Книга Сергея Белякова безусловно одна из лучших научно-популярных работ по украинской проблематике. Широта тем, значительность привлечённого материала, хороший ясный язык, делает её чтение очень увлекательным. В тоже время, эта работа не объективное исследование, а попытка доказать глубоко ошибочный, с моей точки зрения, тезис о существование уже в XIX веке (а то и раньше) украинской нации. Возможно отсюда, отсутствие у автора острого переживания из-за разрыва живого народного тела. Один из образованнейших малороссов, либеральный политик, юрист И.И. Петрункевич в начале прошлого века писал академику Вернадскому: «На Украйне моя родина… с Украйной я связан не только холодными идеями права, но и чувствами, коренящимися в крови, в воспоминаниях и впечатлениях природы, в звуках народного языка… Но все эти местные влияния не заслоняют во мне всей родины, и единство России для меня не только государственная идея или сожительство двух национальностей, а живое и неделимое целое, имеющее своё удивительно художественное и бесспорное отображение в таких одарённых людях, как Гоголь и Короленко, у которых украинское и русское, как частное и общее, отразилось с необыкновенной ясностью.
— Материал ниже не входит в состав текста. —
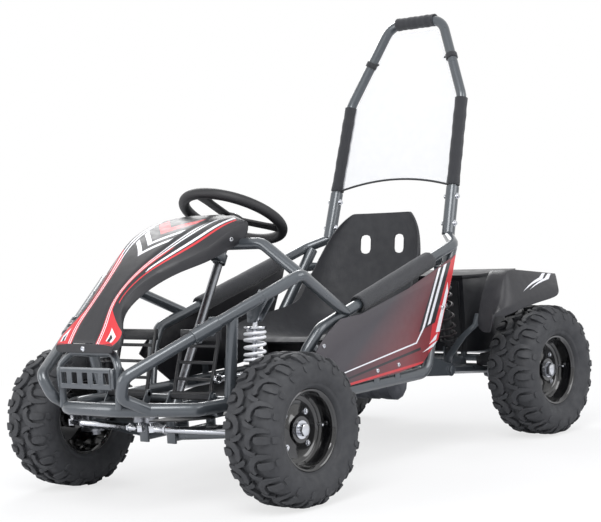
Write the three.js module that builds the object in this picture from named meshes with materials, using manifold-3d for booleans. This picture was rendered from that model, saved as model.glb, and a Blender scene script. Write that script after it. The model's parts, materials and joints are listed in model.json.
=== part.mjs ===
// An electric off-road go-kart: tubular frame, four knobbly tyres, front A-arms and a rear swing unit.
// Millimetres, +Z up. The kart drives towards -Y, and its left side is +X.
// Places are taken from the ground at mid-wheelbase; the finished kart is moved so that its box is centred.
import * as THREE from "three";
import { mergeVertices } from "three/addons/utils/BufferGeometryUtils.js";
import Module from "manifold-3d";

const wasm = await Module();
wasm.setup();

// Fits that every piece shares
const gap = 0.3;
const runningGap = 0.5;
const overrun = 6;
const weldTolerance = 0.001;
const sliver = 0.05;

// Overall sizes
const wheelbase = 1050;
const frontTrack = 743;
const rearTrack = 750;
const frontReach = 830;

// Tubes of the frame
const tubeRadius = 14;
const sillRadius = 16;
const crossRadius = 12;
const tubeBend = 45;
const tightBend = 26;
const bendStepDegrees = 45;
const tubeSides = 8;
const roundSides = 8;
const discSides = 12;
const screwSides = 6;
const thinSides = 6;

// Corners of the frame tubes on the left side: across, along and up
const spot = {
  sillNose: [82, -797, 250],
  sillNoseSide: [207, -664, 236],
  sillWaist: [213, -338, 230],
  sillFlare: [280, -214, 221],
  sillRear: [280, 122, 221],
  riser: [276, 160, 312],
  riserTop: [246, 322, 538],
  railFoot: [134, -744, 244],
  railTipLow: [116, -812, 280],
  railTipHigh: [138, -820, 328],
  railPeak: [330, -412, 523],
  railTail: [276, -191, 409],
  armrestFoot: [238, -372, 232],
  armrestKnee: [262, -330, 334],
  armrestBend: [275, -290, 382],
  armrestEnd: [265, 306, 542],
  hoopFoot: [210, 360, 566],
  hoopShoulder: [196, 487, 947],
  hoopTop: [90, 566, 1174],
  dashEnd: [322, -402, 518],
  dashCorner: [206, -402, 598],
  postTop: [252, -572, 442],
  postFoot: [213, -560, 236],
};

// Floor, cross members and what stands on them
const panTop = 209;
const panThickness = 3;
const panFront = -690;
const panStep = -436;
const panRear = 108;
const panSlotHalf = 74;
const crossHeight = panTop + gap + crossRadius;
const pedalCrossY = -594;
const rearArmCrossY = -451;
const seatCrossFrontY = -60;
const seatCrossRearY = 92;
const rearCross = { half: 205, y: 369, z: 495 };

// Front suspension: an arm each side, hinged lengthwise under the floor
const arm = {
  pivotX: 45,
  height: 155,
  front: -588,
  rear: -457,
  bushRadius: 14,
  pinRadius: 7,
  legRadius: 11.5,
  endShare: 0.125,
  hangerThickness: 6,
  hangerInner: 32,
  hangerOuter: 60,
  hangerDrop: 17,
};
const kingpinSetback = 81.5;
const webSetback = 53.5;
const kingpin = {
  x: frontTrack / 2 - kingpinSetback,
  radius: 8,
  sleeveRadius: 16,
  sleeveLow: 151,
  sleeveHigh: 196,
  plate: 8,
  plateRadius: 21,
  webX: frontTrack / 2 - webSetback,
  webThickness: 6,
  webHalf: 20,
  nutRadius: 12,
  nutHeight: 9,
};
const stubRadius = 10;
const stubReach = 40;

// Steering: the column leans back, and a drop arm pushes both tie rods
const column = {
  bracket: [0, -332, 559],
  leanY: 0.498,
  leanZ: 0.867,
  radius: 11,
  bushWall: 5,
  bushLength: 26,
  wheelAlong: 118,
  hubRadius: 32,
  hubDepth: 22,
};
const tieRod = {
  height: 178,
  radius: 8,
  pinRadius: 6,
  innerX: 20,
  innerY: -628,
  pinTop: 207,
  socketClear: 7.5,
  socketWall: 3.5,
  socketLow: 194,
  headRadius: 11,
  nutRadius: 11,
  nutShares: [0.14, 0.84],
};
const dropArm = { thickness: 8, width: 22 };
const steeringWheel = { radius: 129, grip: 13.5, spokeWidth: 34, spokeThickness: 7, spokes: 3 };

// Shock absorbers
const frontShock = {
  top: [248, -492, 431],
  foot: [248, -516, 184],
  eyeRadius: 13,
  eyeBore: 7.6,
  eyeWidth: 16,
  pinRadius: 4,
  rodRadius: 6,
  bodyRadius: 14,
  collarRadius: 27,
  collarThickness: 5,
  collarTopShare: 0.1,
  collarLowShare: 0.46,
  bodyTopShare: 0.4,
  rodEndShare: 0.7,
  boreEndShare: 0.8,
  springRadius: 23.5,
  wireRadius: 3.3,
  curls: 5,
};
const rearShock = {
  top: [170, 372, 466],
  foot: [170, 392, 243],
  eyeRadius: 12,
  eyeBore: 7.6,
  eyeWidth: 16,
  pinRadius: 4,
  rodRadius: 6,
  bodyRadius: 13,
  collarRadius: 25,
  collarThickness: 5,
  collarTopShare: 0.16,
  collarLowShare: 0.86,
  bodyTopShare: 0.5,
  rodEndShare: 0.72,
  boreEndShare: 0.82,
  springRadius: 21,
  wireRadius: 3.3,
  curls: 5,
};
const curlSteps = 8;
const wireSides = 5;
const clevis = { thickness: 5, half: 12, clear: 2.4, shoulderShare: 1.5 };

// Rear swing unit
const swing = {
  pivotY: 283,
  pivotZ: 205,
  pivotRadius: 16,
  pinRadius: 8,
  headRadius: 12.8,
  hangerX: 240,
  hangerThickness: 6,
  hangerRun: 48,
  sideX: 214,
  sideRadius: 13,
  crossY: 392,
  crossZ: 214,
  housingRadius: 27,
  housingWidth: 26,
  bearingRadius: 13,
  boxCrossY: 486,
  boxCrossZ: 212,
  boxCrossRadius: 10,
  tailY: 655,
};
const axle = { radius: 12.5, flangeRadius: 34, flangeWidth: 6, nutRadius: 19 };
const motor = { y: 402, z: 146, radius: 50, inner: -30, outer: -186, shaft: 9, shaftReach: 74, fins: 2, finDepth: 4 };
const chain = {
  x: -252,
  pitch: 24,
  axleTeeth: 16,
  motorTeeth: 6,
  pinRadius: 2.6,
  pinSides: 4,
  plate: 2,
  innerWidth: 5,
  plateHalf: 5,
  waistShare: 0.62,
  toothShare: 0.3,
  rootShare: 0.72,
  tipShare: 0.25,
  hubLength: 12,
  motorHub: 14,
};
const sprocketThickness = 3.5;
const disc = { x: 250, radius: 74, bore: 24, thickness: 4, hubLength: 14, vents: 6, ventRadius: 7 };
const caliper = { y: 463, z: 213, half: 22, halfHeight: 17, width: 30, clear: 1.5 };

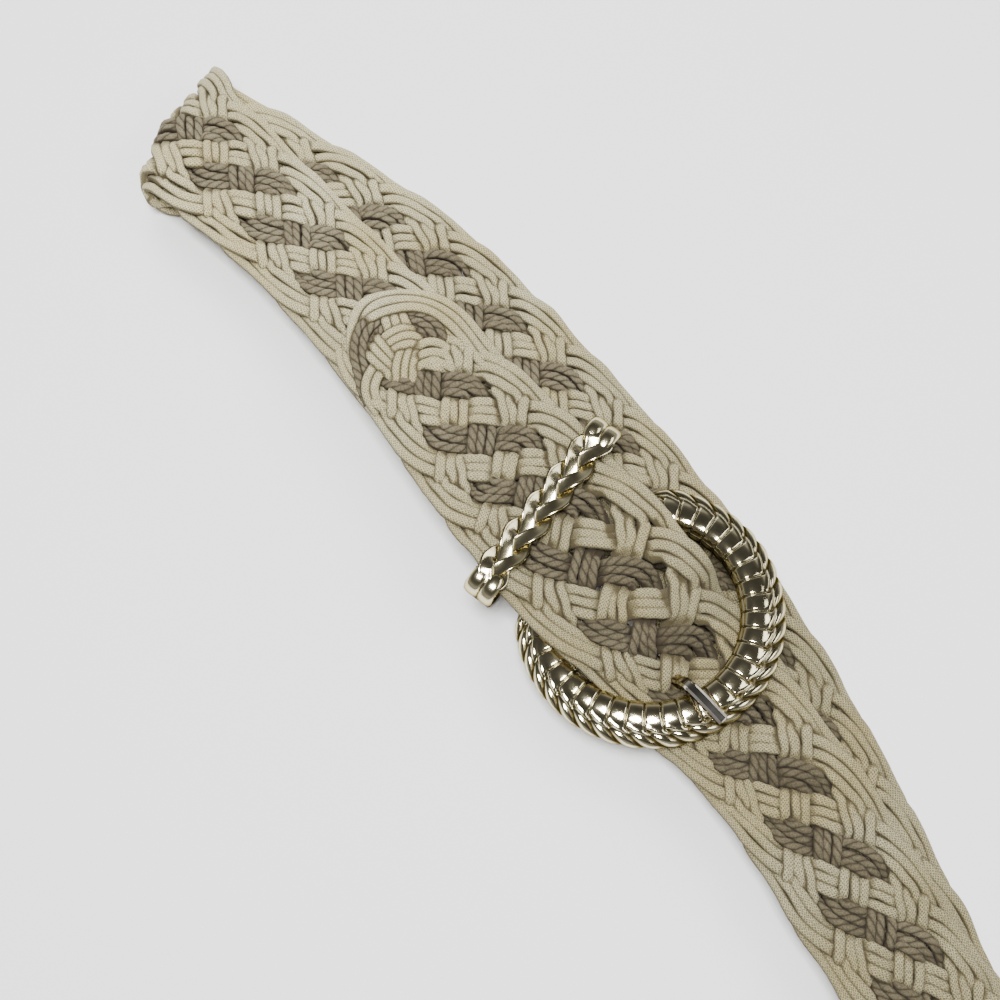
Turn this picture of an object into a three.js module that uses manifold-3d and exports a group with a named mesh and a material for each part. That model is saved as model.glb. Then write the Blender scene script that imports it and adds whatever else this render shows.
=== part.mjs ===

Попробуйте выделить в них украинское от русского: не получится ни того, ни другого, живое будет превращено в мёртвое». Именно, как подлинный патриот родного края, Петрункевич хорошо осознавал, что оторванное от корней большой русской культуры, слабое деревце малороссийского наречия обречено чахнуть и умирать.
Автору назвавшему свой труд: «ТЕНЬ МАЗЕПЫ. Украинская нация в эпоху Гоголя» невозможно отказать в яркой образности. Ибо он, соединил имя гетмана-изменника с «украинской нацией», которая тоже всего лишь тень.